• Challenge:
Restate, word for word, every line of the data.
↓
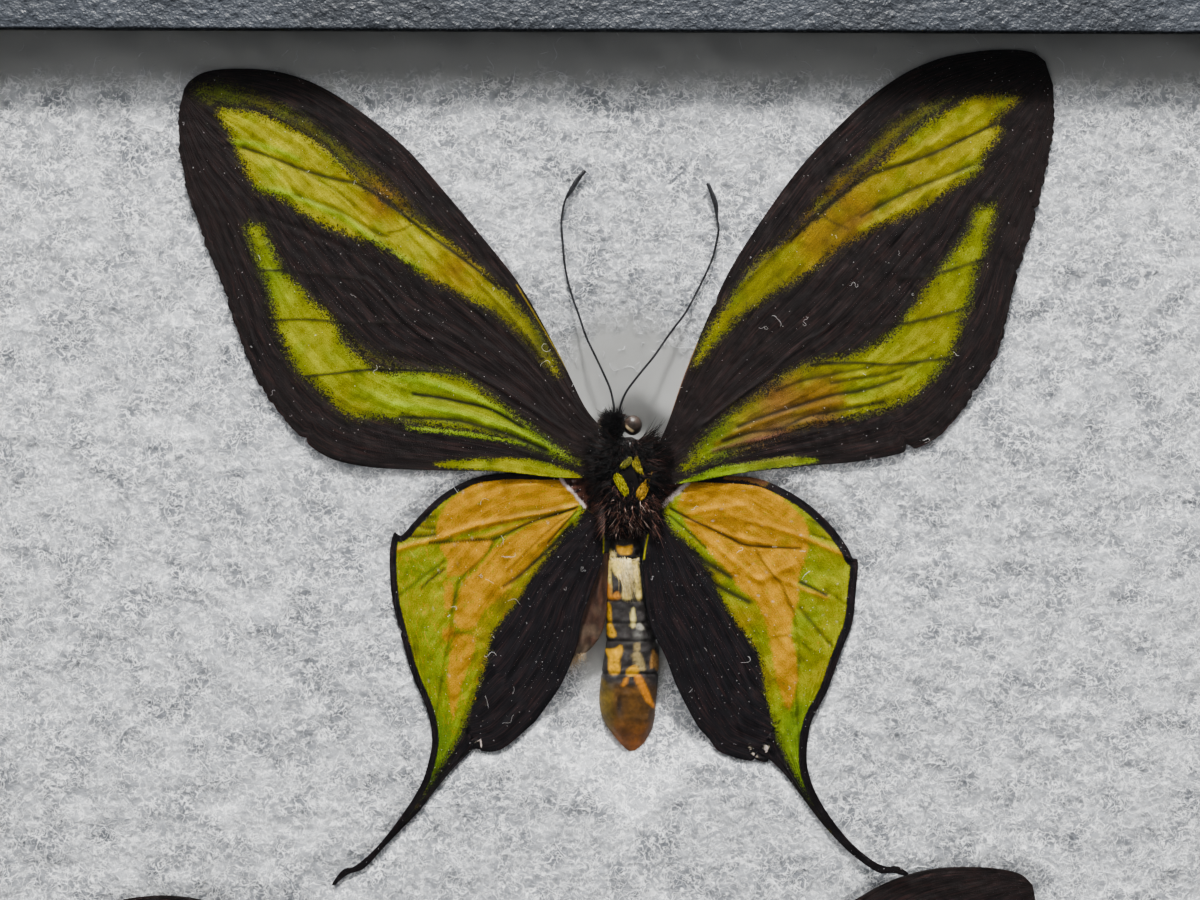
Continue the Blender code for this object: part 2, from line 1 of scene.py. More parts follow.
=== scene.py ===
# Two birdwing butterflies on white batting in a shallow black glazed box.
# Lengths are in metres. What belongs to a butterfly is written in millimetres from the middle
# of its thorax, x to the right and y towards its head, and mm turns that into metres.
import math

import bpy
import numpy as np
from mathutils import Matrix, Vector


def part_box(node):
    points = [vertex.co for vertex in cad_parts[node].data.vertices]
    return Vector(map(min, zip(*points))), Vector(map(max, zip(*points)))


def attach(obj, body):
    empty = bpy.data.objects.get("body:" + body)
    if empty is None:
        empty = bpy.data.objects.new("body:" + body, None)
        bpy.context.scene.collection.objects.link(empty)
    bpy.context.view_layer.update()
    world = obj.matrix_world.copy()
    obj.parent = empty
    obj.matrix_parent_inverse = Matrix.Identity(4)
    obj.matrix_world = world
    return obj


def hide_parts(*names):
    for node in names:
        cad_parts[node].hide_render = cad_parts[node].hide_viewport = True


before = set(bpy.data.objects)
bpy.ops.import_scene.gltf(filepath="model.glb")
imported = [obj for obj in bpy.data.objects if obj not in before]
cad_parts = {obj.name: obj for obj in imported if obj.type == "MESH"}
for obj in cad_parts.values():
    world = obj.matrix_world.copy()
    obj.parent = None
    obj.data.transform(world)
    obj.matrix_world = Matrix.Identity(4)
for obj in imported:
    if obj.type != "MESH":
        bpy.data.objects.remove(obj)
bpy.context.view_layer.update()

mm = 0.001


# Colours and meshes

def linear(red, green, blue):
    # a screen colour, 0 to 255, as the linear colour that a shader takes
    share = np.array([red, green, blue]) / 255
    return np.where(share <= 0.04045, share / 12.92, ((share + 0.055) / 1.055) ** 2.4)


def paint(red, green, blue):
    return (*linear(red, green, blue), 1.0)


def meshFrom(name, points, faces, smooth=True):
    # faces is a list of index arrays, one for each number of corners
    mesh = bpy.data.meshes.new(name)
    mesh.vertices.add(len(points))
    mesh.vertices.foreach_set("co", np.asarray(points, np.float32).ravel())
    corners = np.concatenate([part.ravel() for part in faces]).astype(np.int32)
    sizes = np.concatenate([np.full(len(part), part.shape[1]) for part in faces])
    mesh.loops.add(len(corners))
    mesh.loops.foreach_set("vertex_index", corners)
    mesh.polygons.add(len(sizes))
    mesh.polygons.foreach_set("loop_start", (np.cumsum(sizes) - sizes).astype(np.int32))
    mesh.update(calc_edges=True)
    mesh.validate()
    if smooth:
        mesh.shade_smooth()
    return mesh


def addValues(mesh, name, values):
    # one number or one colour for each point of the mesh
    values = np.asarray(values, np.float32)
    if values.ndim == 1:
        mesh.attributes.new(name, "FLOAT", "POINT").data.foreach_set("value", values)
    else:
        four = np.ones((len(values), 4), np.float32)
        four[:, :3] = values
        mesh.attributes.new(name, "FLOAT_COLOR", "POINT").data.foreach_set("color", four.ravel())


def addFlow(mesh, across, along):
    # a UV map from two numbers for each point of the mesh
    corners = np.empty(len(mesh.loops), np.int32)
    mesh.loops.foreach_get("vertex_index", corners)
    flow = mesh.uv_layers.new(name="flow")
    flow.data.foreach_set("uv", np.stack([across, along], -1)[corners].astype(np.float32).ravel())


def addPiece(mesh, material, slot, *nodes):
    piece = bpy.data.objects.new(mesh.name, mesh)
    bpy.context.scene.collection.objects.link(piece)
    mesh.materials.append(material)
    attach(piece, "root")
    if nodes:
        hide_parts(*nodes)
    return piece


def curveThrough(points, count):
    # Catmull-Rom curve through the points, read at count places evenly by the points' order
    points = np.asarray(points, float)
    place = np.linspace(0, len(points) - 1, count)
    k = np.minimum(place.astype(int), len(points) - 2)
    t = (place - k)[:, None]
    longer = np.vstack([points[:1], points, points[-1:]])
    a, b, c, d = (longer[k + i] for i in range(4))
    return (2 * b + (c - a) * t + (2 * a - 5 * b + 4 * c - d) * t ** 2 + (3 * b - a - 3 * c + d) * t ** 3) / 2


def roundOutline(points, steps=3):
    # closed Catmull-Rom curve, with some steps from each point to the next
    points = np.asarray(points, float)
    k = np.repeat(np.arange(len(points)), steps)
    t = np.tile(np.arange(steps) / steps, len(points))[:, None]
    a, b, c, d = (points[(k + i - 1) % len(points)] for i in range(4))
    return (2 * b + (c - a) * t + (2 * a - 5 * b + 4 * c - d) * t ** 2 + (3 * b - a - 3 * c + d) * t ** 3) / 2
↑
• The result:
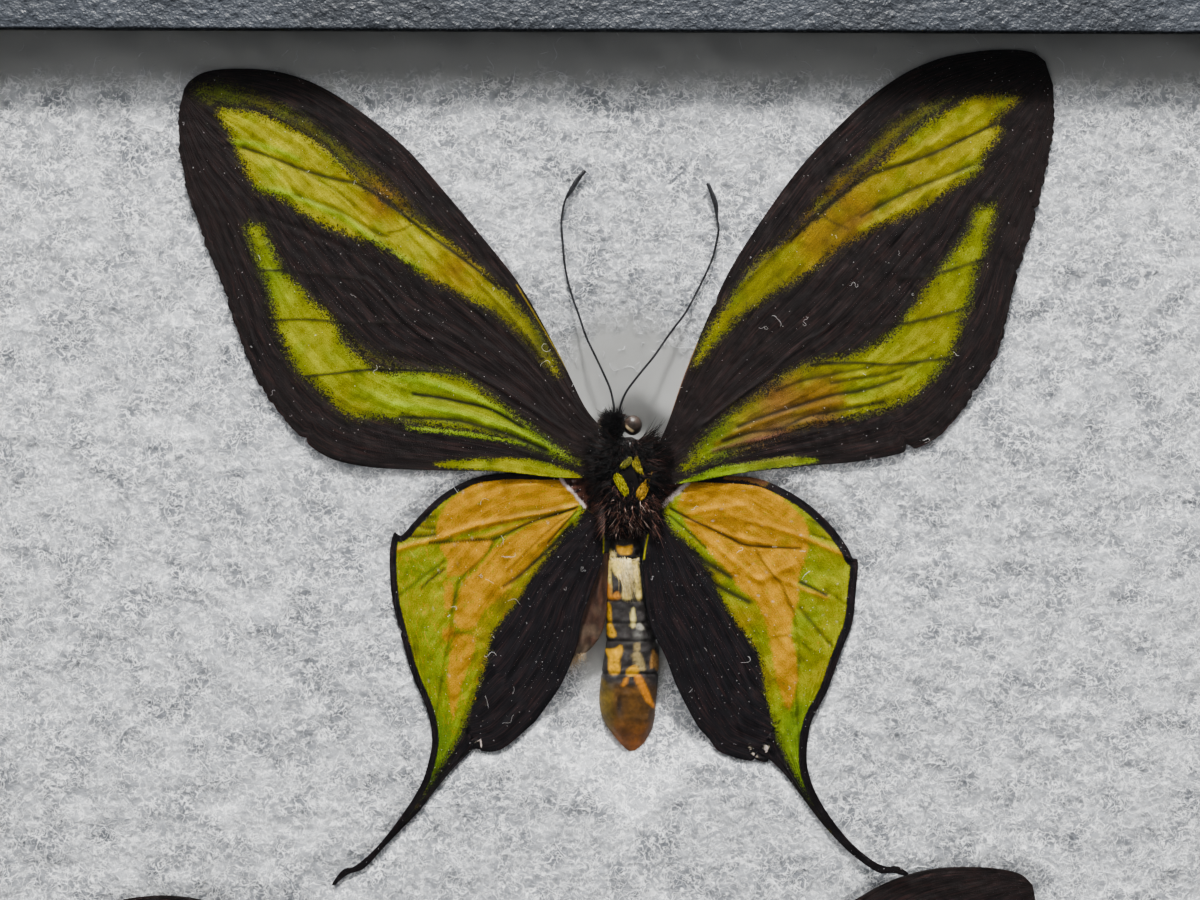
Continue the Blender code for this object: part 2, from line 1 of scene.py. More parts follow.
=== scene.py ===
# Two birdwing butterflies on white batting in a shallow black glazed box.
# Lengths are in metres. What belongs to a butterfly is written in millimetres from the middle
# of its thorax, x to the right and y towards its head, and mm turns that into metres.
import math

import bpy
import numpy as np
from mathutils import Matrix, Vector


def part_box(node):
    points = [vertex.co for vertex in cad_parts[node].data.vertices]
    return Vector(map(min, zip(*points))), Vector(map(max, zip(*points)))


def attach(obj, body):
    empty = bpy.data.objects.get("body:" + body)
    if empty is None:
        empty = bpy.data.objects.new("body:" + body, None)
        bpy.context.scene.collection.objects.link(empty)
    bpy.context.view_layer.update()
    world = obj.matrix_world.copy()
    obj.parent = empty
    obj.matrix_parent_inverse = Matrix.Identity(4)
    obj.matrix_world = world
    return obj


def hide_parts(*names):
    for node in names:
        cad_parts[node].hide_render = cad_parts[node].hide_viewport = True


before = set(bpy.data.objects)
bpy.ops.import_scene.gltf(filepath="model.glb")
imported = [obj for obj in bpy.data.objects if obj not in before]
cad_parts = {obj.name: obj for obj in imported if obj.type == "MESH"}
for obj in cad_parts.values():
    world = obj.matrix_world.copy()
    obj.parent = None
    obj.data.transform(world)
    obj.matrix_world = Matrix.Identity(4)
for obj in imported:
    if obj.type != "MESH":
        bpy.data.objects.remove(obj)
bpy.context.view_layer.update()

mm = 0.001


# Colours and meshes

def linear(red, green, blue):
    # a screen colour, 0 to 255, as the linear colour that a shader takes
    share = np.array([red, green, blue]) / 255
    return np.where(share <= 0.04045, share / 12.92, ((share + 0.055) / 1.055) ** 2.4)


def paint(red, green, blue):
    return (*linear(red, green, blue), 1.0)


def meshFrom(name, points, faces, smooth=True):
    # faces is a list of index arrays, one for each number of corners
    mesh = bpy.data.meshes.new(name)
    mesh.vertices.add(len(points))
    mesh.vertices.foreach_set("co", np.asarray(points, np.float32).ravel())
    corners = np.concatenate([part.ravel() for part in faces]).astype(np.int32)
    sizes = np.concatenate([np.full(len(part), part.shape[1]) for part in faces])
    mesh.loops.add(len(corners))
    mesh.loops.foreach_set("vertex_index", corners)
    mesh.polygons.add(len(sizes))
    mesh.polygons.foreach_set("loop_start", (np.cumsum(sizes) - sizes).astype(np.int32))
    mesh.update(calc_edges=True)
    mesh.validate()
    if smooth:
        mesh.shade_smooth()
    return mesh


def addValues(mesh, name, values):
    # one number or one colour for each point of the mesh
    values = np.asarray(values, np.float32)
    if values.ndim == 1:
        mesh.attributes.new(name, "FLOAT", "POINT").data.foreach_set("value", values)
    else:
        four = np.ones((len(values), 4), np.float32)
        four[:, :3] = values
        mesh.attributes.new(name, "FLOAT_COLOR", "POINT").data.foreach_set("color", four.ravel())


def addFlow(mesh, across, along):
    # a UV map from two numbers for each point of the mesh
    corners = np.empty(len(mesh.loops), np.int32)
    mesh.loops.foreach_get("vertex_index", corners)
    flow = mesh.uv_layers.new(name="flow")
    flow.data.foreach_set("uv", np.stack([across, along], -1)[corners].astype(np.float32).ravel())


def addPiece(mesh, material, slot, *nodes):
    piece = bpy.data.objects.new(mesh.name, mesh)
    bpy.context.scene.collection.objects.link(piece)
    mesh.materials.append(material)
    attach(piece, "root")
    if nodes:
        hide_parts(*nodes)
    return piece


def curveThrough(points, count):
    # Catmull-Rom curve through the points, read at count places evenly by the points' order
    points = np.asarray(points, float)
    place = np.linspace(0, len(points) - 1, count)
    k = np.minimum(place.astype(int), len(points) - 2)
    t = (place - k)[:, None]
    longer = np.vstack([points[:1], points, points[-1:]])
    a, b, c, d = (longer[k + i] for i in range(4))
    return (2 * b + (c - a) * t + (2 * a - 5 * b + 4 * c - d) * t ** 2 + (3 * b - a - 3 * c + d) * t ** 3) / 2


def roundOutline(points, steps=3):
    # closed Catmull-Rom curve, with some steps from each point to the next
    points = np.asarray(points, float)
    k = np.repeat(np.arange(len(points)), steps)
    t = np.tile(np.arange(steps) / steps, len(points))[:, None]
    a, b, c, d = (points[(k + i - 1) % len(points)] for i in range(4))
    return (2 * b + (c - a) * t + (2 * a - 5 * b + 4 * c - d) * t ** 2 + (3 * b - a - 3 * c + d) * t ** 3) / 2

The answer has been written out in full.